Latest revision as of 09:33, 18 February 2019

field name value description
Enabled yes | no; Default: no Enables the RS232 service
Baud rate 300 | 1200 | 2400 | 4800 | 9600 | 19200 | 38400 | 57600 | 115200; Default: 115200 Data rate for serial data transmission (in bits per second)
Data bits 5 | 6 | 7 | 8; Default: 8 Number of data bits for each character
Parity None | Odd | Even; Default: None In serial transmission, parity is a method of detecting errors. An extra data bit is sent with each data character, arranged so that the number of 1 bits in each character, including the parity bit, is always odd or always even. If a byte is received with the wrong number of 1s, then it must have been corrupted. However, an even number of errors can pass the parity check.

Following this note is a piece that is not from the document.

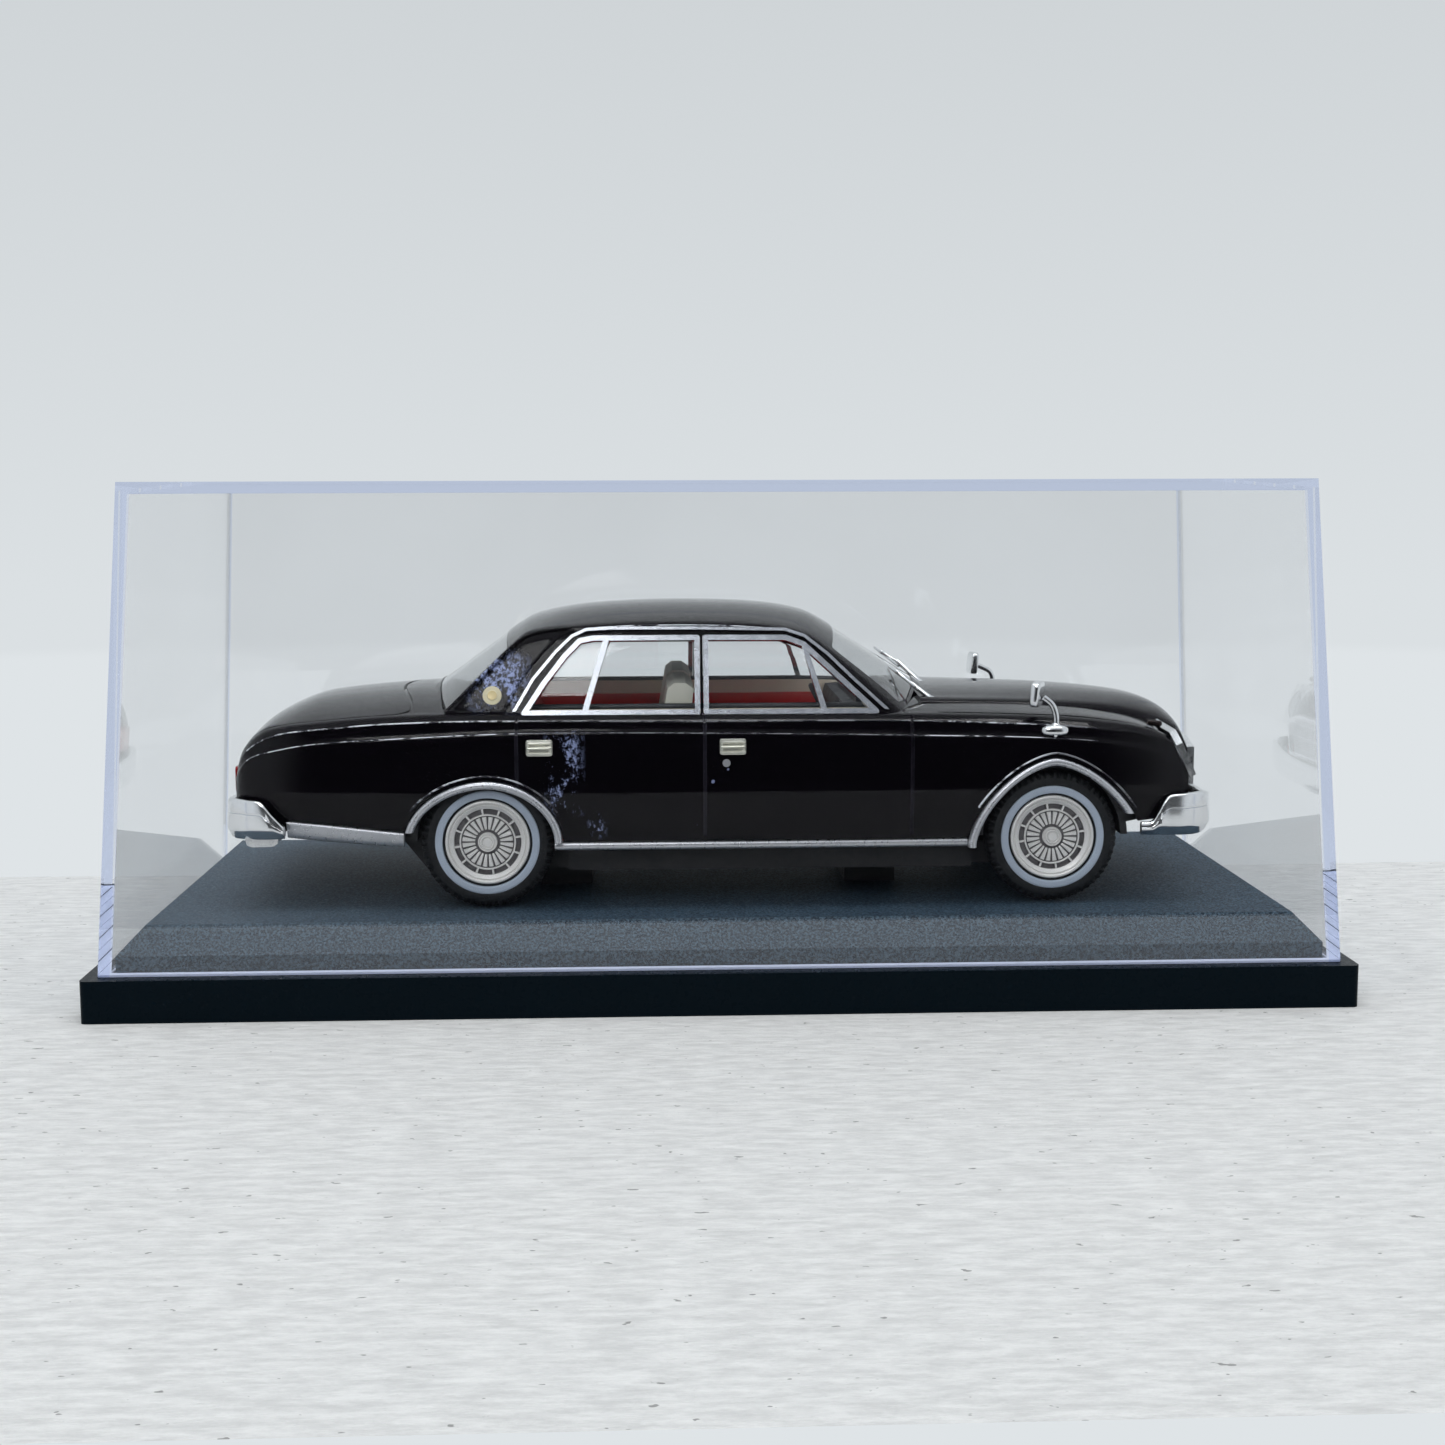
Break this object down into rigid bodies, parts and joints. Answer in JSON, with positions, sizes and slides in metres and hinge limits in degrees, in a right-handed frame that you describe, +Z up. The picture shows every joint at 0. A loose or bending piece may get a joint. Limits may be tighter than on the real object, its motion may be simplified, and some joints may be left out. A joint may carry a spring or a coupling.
{
  "type": "display case",
  "caption": "Clear lift-off cover on a dark bevelled base, holding a black 1:43 scale limousine with turning wheels, screwed to the plinth.",
  "frame": {"origin": "centre of the base's underside, on the surface that the case stands on", "axes": "+X along the case, the way the model's nose points; +Z up; the side shown in front faces -Y"},
  "size_m": [0.144, 0.065, 0.0598],
  "materials": {
    "base_plastic": "satin moulded, fine grain on the plinth",
    "clear_plastic": "clear, polished, tinted at its edges",
    "screw_steel": "plated",
    "black_plastic": "moulded",
    "silver_paint": "satin silver",
    "body_paint": "gloss black with a violet tone, scuffed",
    "window_plastic": "clear",
    "interior_red": "moulded, painted",
    "seat_cloth": "printed cream",
    "dash_grey": "moulded",
    "chrome": "vacuum plated",
    "lens_clear": "clear ribbed",
    "lens_amber": "amber",
    "lens_red": "red",
    "disc_cream": "plain cream with a gold middle",
    "rim_silver": "satin silver",
    "tyre_rubber": "soft black",
    "whitewall_paint": "pale blue-grey band"
  },
  "bodies": {
    "base": {"base": "base_plastic", "mounting_screws": "screw_steel", "chassis": "black_plastic", "exhaust": "silver_paint", "body_shell": "body_paint", "glazing": "window_plastic", "interior_tub": "interior_red", "front_seats": "interior_red", "rear_seat": "interior_red", "seat_covers": "seat_cloth", "dashboard": "dash_grey", "steering_wheel": "dash_grey", "grille": "chrome", "headlamp_bezels": "chrome", "headlamp_lenses": "lens_clear", "marker_lamps": "lens_amber", "front_bumper": "chrome", "rear_bumper": "chrome", "tail_lamps": "lens_red", "door_handles": "chrome", "door_locks": "chrome", "window_frames_right": "chrome", "window_frames_left": "chrome", "drip_rails": "chrome", "sill_trims": "silver_paint", "front_arch_trims": "silver_paint", "rear_arch_trims": "silver_paint", "rear_lower_trims": "silver_paint", "pillar_discs": "disc_cream", "fender_mirror_right": "chrome", "fender_mirror_left": "chrome", "wipers": "chrome"},
    "cover": {"cover": "clear_plastic"},
    "front_wheels": {"front_axle": "screw_steel", "rim_front_right": "rim_silver", "rim_front_left": "rim_silver", "tyre_front_right": "tyre_rubber", "tyre_front_left": "tyre_rubber", "whitewalls_front": "whitewall_paint"},
    "rear_wheels": {"rear_axle": "screw_steel", "rim_rear_right": "rim_silver", "rim_rear_left": "rim_silver", "tyre_rear_right": "tyre_rubber", "tyre_rear_left": "tyre_rubber", "whitewalls_rear": "whitewall_paint"}
  },
  "joints": [
    {"name": "cover_lift", "type": "slide", "parent": "base", "child": "cover", "axis": [0, 0, 1], "range_m": [0, 0.07]},
    {"name": "front_axle_spin", "type": "hinge", "parent": "base", "child": "front_wheels", "pos_m": [0.03898, 0, 0.01784], "axis": [0, 1, 0], "continuous": true},
    {"name": "rear_axle_spin", "type": "hinge", "parent": "base", "child": "rear_wheels", "pos_m": [-0.02752, 0, 0.01784], "axis": [0, 1, 0], "continuous": true}
  ]
}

  • None (N) - no parity method is used
  • Odd (O) - the parity bit is set so that the number of "logical ones (1s)" has to be odd
  • Even (E) - the parity bit is set so that the number of "logical ones (1s)" has to be even
Stop bits 1 | 2; Default: 1 Stop bits sent at the end of every character allow the receiving signal hardware to detect the end of a character and to resynchronise with the character stream. Electronic devices usually use one stop bit. Two stop bits are required if slow electromechanical devices are used
Flow control None | RTS/CTS | Xon/Xoff; Default: None In many circumstances a transmitter might be able to send data faster than the receiver is able to process it. To cope with this, serial lines often incorporate a "handshaking" method, usually distinguished between hardware and software handshaking.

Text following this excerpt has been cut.